## Exercise details
Show every line where "that" occurs.

(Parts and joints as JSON)
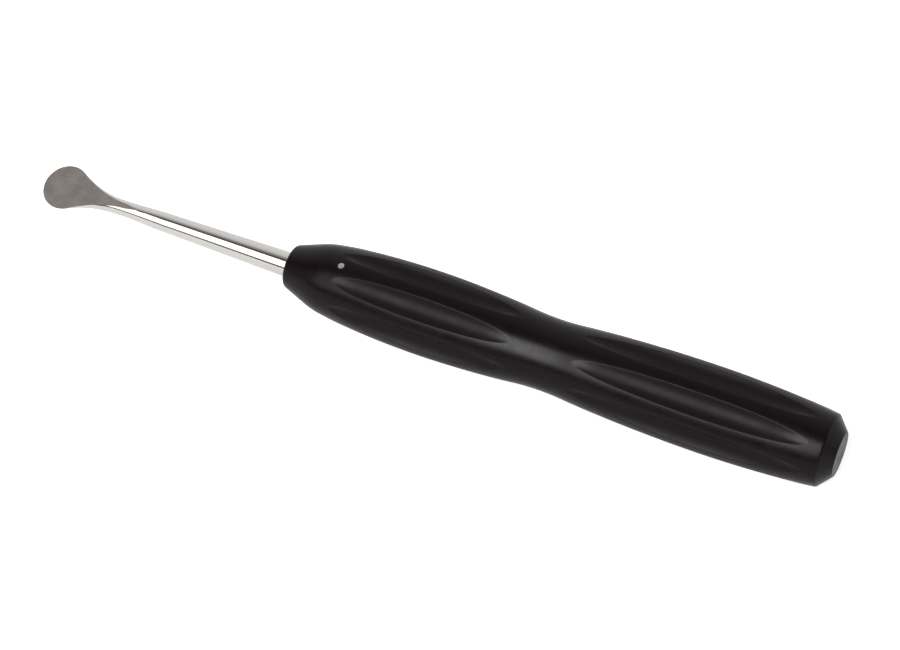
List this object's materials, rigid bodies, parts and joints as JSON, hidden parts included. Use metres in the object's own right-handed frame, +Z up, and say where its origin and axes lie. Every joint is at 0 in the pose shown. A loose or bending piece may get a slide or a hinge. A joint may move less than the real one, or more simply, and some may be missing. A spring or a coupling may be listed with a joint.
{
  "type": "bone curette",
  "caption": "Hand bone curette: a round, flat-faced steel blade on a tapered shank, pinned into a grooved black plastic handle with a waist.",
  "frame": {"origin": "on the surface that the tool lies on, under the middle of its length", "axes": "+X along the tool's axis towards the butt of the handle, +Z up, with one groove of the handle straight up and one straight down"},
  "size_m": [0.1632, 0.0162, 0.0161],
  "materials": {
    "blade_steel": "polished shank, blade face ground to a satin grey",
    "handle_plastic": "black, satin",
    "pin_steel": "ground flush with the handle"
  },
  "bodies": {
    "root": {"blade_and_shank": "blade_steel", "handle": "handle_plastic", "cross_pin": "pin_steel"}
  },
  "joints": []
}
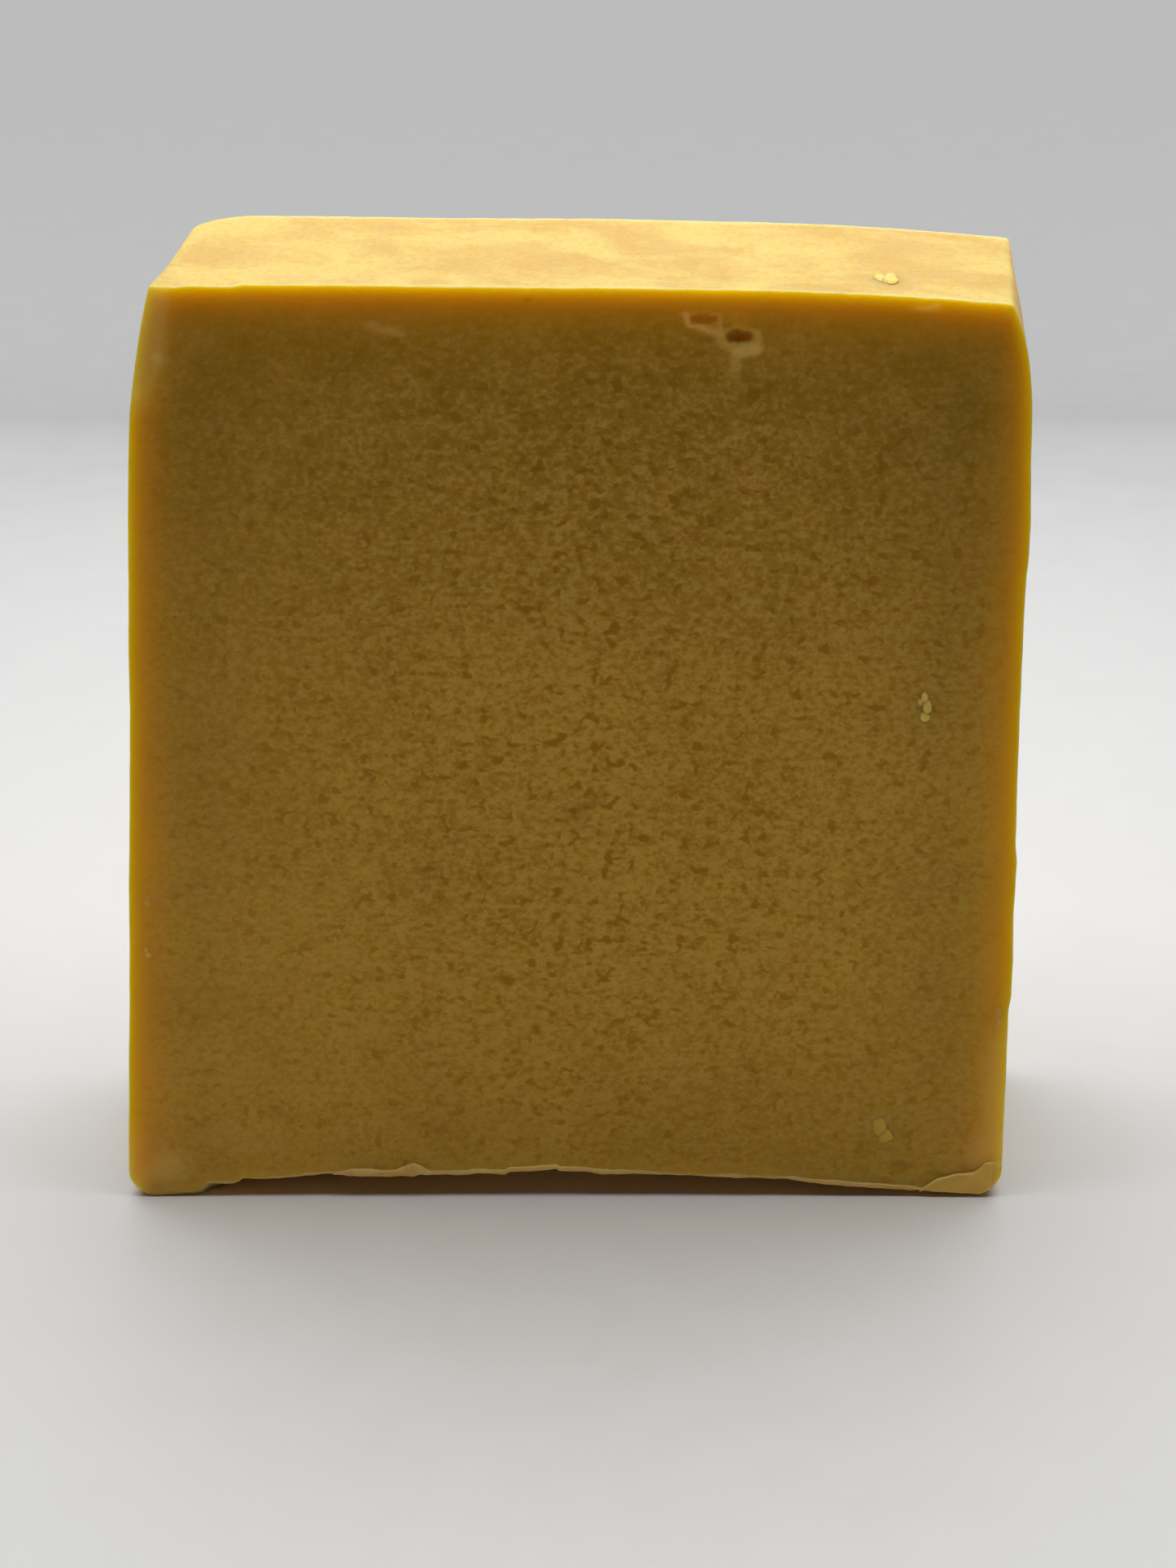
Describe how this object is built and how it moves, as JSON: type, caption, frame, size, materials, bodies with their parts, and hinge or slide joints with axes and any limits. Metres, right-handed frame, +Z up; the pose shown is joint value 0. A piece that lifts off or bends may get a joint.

## Worked answer
  "frame": {"origin": "on the surface that the tool lies on, under the middle of its length", "axes": "+X along the tool's axis towards the butt of the handle, +Z up, with one groove of the handle straight up and one straight down"},
Describe how this object is built and how it moves, as JSON: type, caption, frame, size, materials, bodies with their parts, and hinge or slide joints with axes and any limits. Metres, right-handed frame, +Z up; the pose shown is joint value 0. A piece that lifts off or bends may get a joint.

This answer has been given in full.